Although my career as an organizing consultant started by organizing homes, soon clients asked me to help them in their office. I was terrified at the thought. How would I know what to do in a business? I was trained as a musician! But I agreed to try, and soon discovered that many of the techniques that served me well in the home setting worked equally well in business. The first step was always getting rid of the unnecessary. Ask any 100 employees if they know there are things in their office they don’t need, and 99 of them would say “Yes!” But how many people go to work and say, “Well, I don’t have anything better to do, I think I’ll clean out my files today.” In fact, if they do, they may well be confronted by a colleague complaining, “What are you doing that for? We have to finish that new proposal!”
Research shows that the average worker spends 150 hours per year looking for misplaced information, and 80% of what most office workers keep is never used. My being there as a “consultant” gave people permission to take the time not only to eliminate what they didn’t need, but to discover what they had that might be useful to other people in the organization. We then created systems in storage closets and filing rooms that allowed people to access each others information. Often it eliminated the purchase of supplies and materials which already existed. Plus it helped erase time lost reinventing what another employee had already created.
I’ve always been intrigued by God’s sense of humor. I am now married to a man for whom organizing is a mystery and he is totally disinterested in changing that. He’d simply rather have someone else do it for him! Talk about a challenging relationship. Now I not only have to cope with my own organizing struggles, but someone else’s as well. This, however, has facilitated my career, because one of the most common questions I am asked is “What if the problem is my colleague or spouse?”

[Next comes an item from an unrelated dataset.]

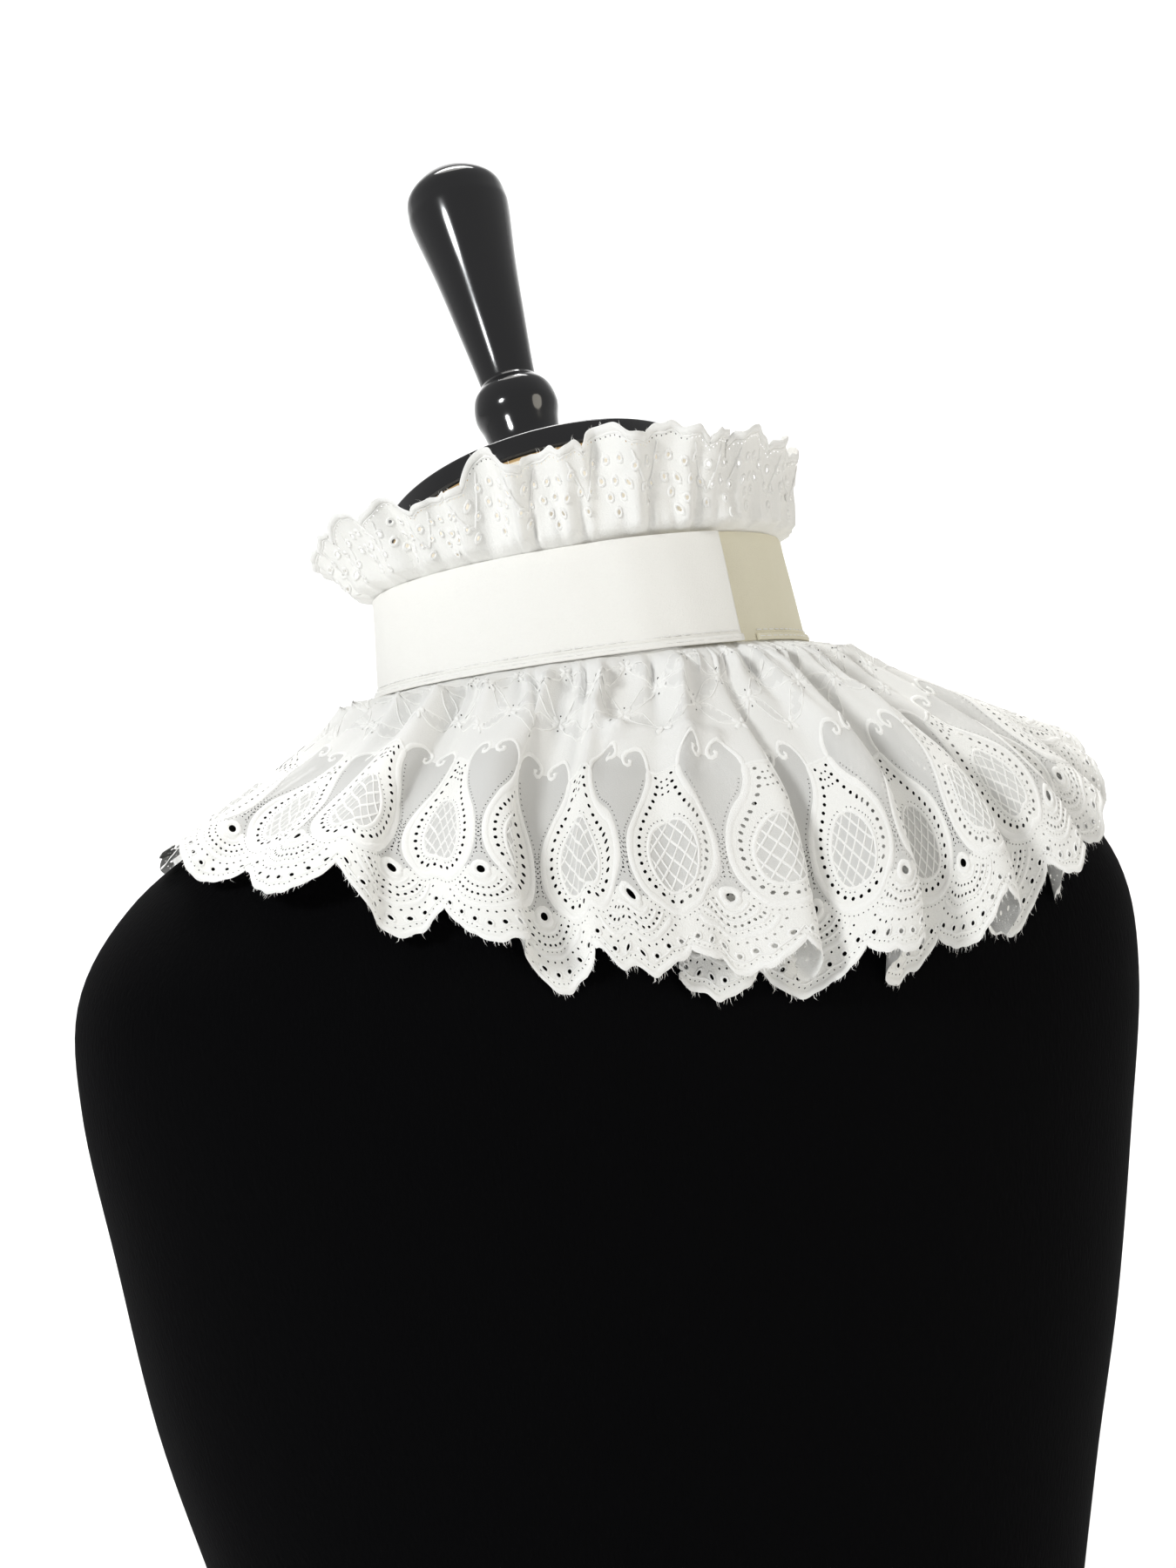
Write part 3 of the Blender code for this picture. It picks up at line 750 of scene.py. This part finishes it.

One of the things I’ve learned is that there is a big difference between inclination and motivation. If I am motivated to do something, I can. If it is not something at which I am innately skilled, it will take me longer than it does someone else, but it is possible – and the results are very satisfying. On the other hand, it is impossible to convince someone else that they should be organized – or anything else for that matter – if they don’t see the need. I am blessed with a husband who is the most supportive person I know. He never complains about my outrageous and often hair-brained ideas! Without his support, I would never have been able to grow Hemphill Productivity Institute into a team of nearly 60 people committed to helping entrepreneurs take their innate skills to the marketplace. One of the principles of survival in business for a disorganized person is to surround yourself with people who have skills complimentary to your own. I would have burned out years ago had I not found strategic assistants who are brilliant at cleaning up the messes I create.
I have always been, and continue to be, frustrated with my own lack of inherent time management skills. The idea of making and prioritizing a list continues to be a challenge for me. For one thing, I always interrupt myself before I complete the list. Deciding whether something is an A, B, or C priority is a complete impossibility for me – though goodness knows I’ve tried! But I have finally made peace with myself (most of the time, anyway) by continually making lists. One of the principles I teach clients is “Half of any job is having the right tool.” When it comes to time management – I must capture a “to do” when I think of it. That means carrying a tape recorder in the car, a phone call to my self when I can’t write my idea down and large blank pieces of paper with me when I’m sitting on an airplane.
The secret of time management for me is to categorize all those “to do’s” from various places, and then organize them according to when and how I could do them. For example, “mail a birthday card to John” goes on my calendar, because it has to be done on a specific day, “buy new stapler” goes on an “Errands List” and “check out www.someplace.com [http://www.someplace.com]” goes in “On-Line To Do’s.” Often I discover I don’t have the “Errands List” with me when I decide to run errands, but it’s amazing how the very act of writing it down helps to create a list in my memory. It’s not a perfect system, but it works most of the time – and I’ve been known to call my office from the supply store to ask my assistant to check my list!
I may always be frustrated by my plight to improve my own organizing skills. But the good news is that I get better and better everyday. In the meantime, I am totally capable of helping clients who feel they are hopelessly disorganized take control of their lives and their businesses. From my perspective, organizing is an art, not a science. It’s not forcing our clients into any pre-conceived notion of “organized,” but helping them to develop systems and techniques, and to choose the right tools that will enable them to be the best entrepreneur they can be. Three questions we ask repeatedly: Does it work? Do you like it? Does it work for others? If the answer to any of those is “No,” we have to go back and refine the systems, tools, and techniques we have designed. Organizing is a journey, not a destination. It cannot be installed; it has to be nurtured. Your entrepreneurial success will be judged by your results – not your organization skills. But improving your organizing skills will probably increase your chances of success, and will undoubtedly make your journey a lot smoother!